Izumi disputed the claim of under-funded California schools.
“Since 1996, the federal, state and local spending per pupil has gone up 27 percent in real dollars,” he said. “At about $11,270 per pupil, California is right in the middle of the national average of per-state, per-pupil spending.”
Even so, Izumi continued, “The question is not how much money we’re spending, but how we are spending it.”
He said he feels that part of this problem is that teacher-training programs have changed to emphasize “constructivist” teaching methods, where “the students shape their studies, rather than following a teacher-created curriculum. It’s part of the non-accountability.”
“People argue with the No Child Left Behind Act, saying that it makes teachers ‘teach to the test,’ rather than teach a subject,” Izumi said. “They just don’t want to teach to the standard.”
As proof, he cited a study on freshmen entering the California State University system.
“At Cal State Los Angeles, 65 percent of students require remedial training in math and 76 percent require it in English. Yet they graduated high school with a 3.2 GPA.”
Phil Cott, principal at Webster Elementary School, took issue with PRI’s report. “It saddens me to see suggestions that educators are not doing their job. Most teachers, principals and staff I know go above and beyond the call of duty,” he said.
“They perform in amazingly difficult circumstances that some people don’t want to acknowledge because it means you must recognize that our schools are under-funded,” Cott continued. “To suggest that class-size reduction programs have had no effect? I would hate to think that this report could be used to advance an agenda that doesn’t support full funding of public education.”
Several educational and financial reports, including one in the journal Education Week and a study by the Rand Corporation, yielded data that supported Brownley’s claim that, although California has the highest number of school age children in the nation, it ranks only 44th out of 50 in per-pupil spending.
Linda Gross is chief fund-raiser for the nonprofit Santa Monica-Malibu Education Foundation and founder of the Community for Excellent Public Schools. While she agreed that public schooling needs better accountability, she said that inadequate funding prevents many districts from employing the oversight it needs, as well as giving teachers on-going training.

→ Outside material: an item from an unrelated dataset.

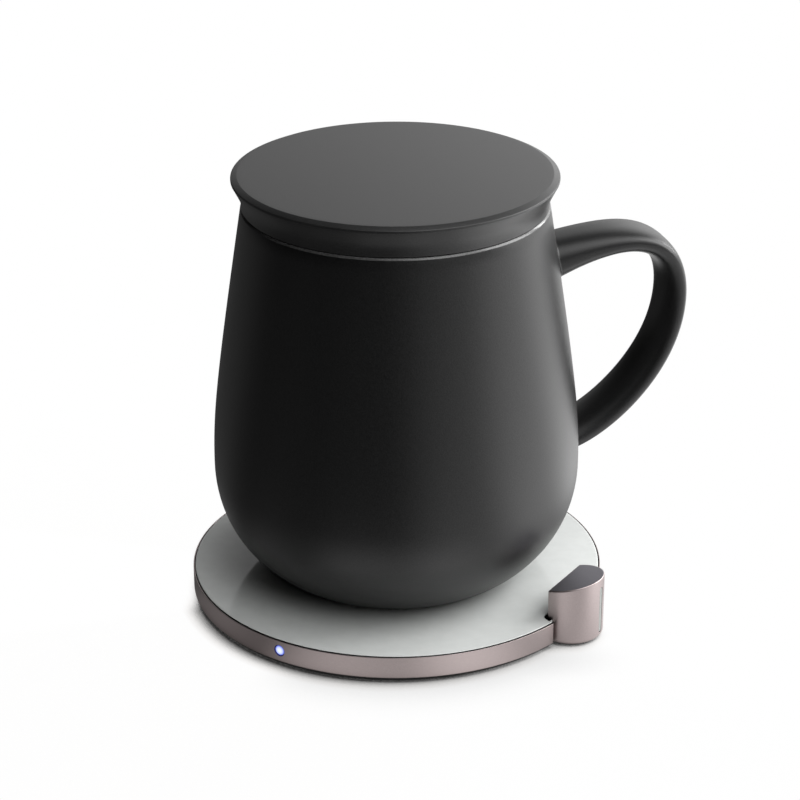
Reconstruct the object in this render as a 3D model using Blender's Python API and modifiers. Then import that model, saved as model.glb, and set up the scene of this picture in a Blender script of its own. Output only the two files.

“Federal and state funds give us about $5,500 per pupil,” Gross said. “Here in the SMMUSD, we up that to around $6,000 thanks to private donors and creative business partnerships within the community. Private support of public education is great, but it is a Band-Aid. The fact is, if we want quality education for our kids, we must be willing to pay for it.”
To Izumi, inadequate student proficiency is due to poor allocation of the funds that exist.
“Take a look at charter schools,” he said. “Frequently, they have less funding but higher performing students, even with students who come from poorer backgrounds. They put money into teachers and into enforcing standards. It’s not about class size.”
Voters enacted Proposition 98 in 1988, designed to guarantee funding levels for grades K-14, based on complicated formulas of growth in attendance and the economy. But, according to local educators, it is still inadequate to meet public school needs.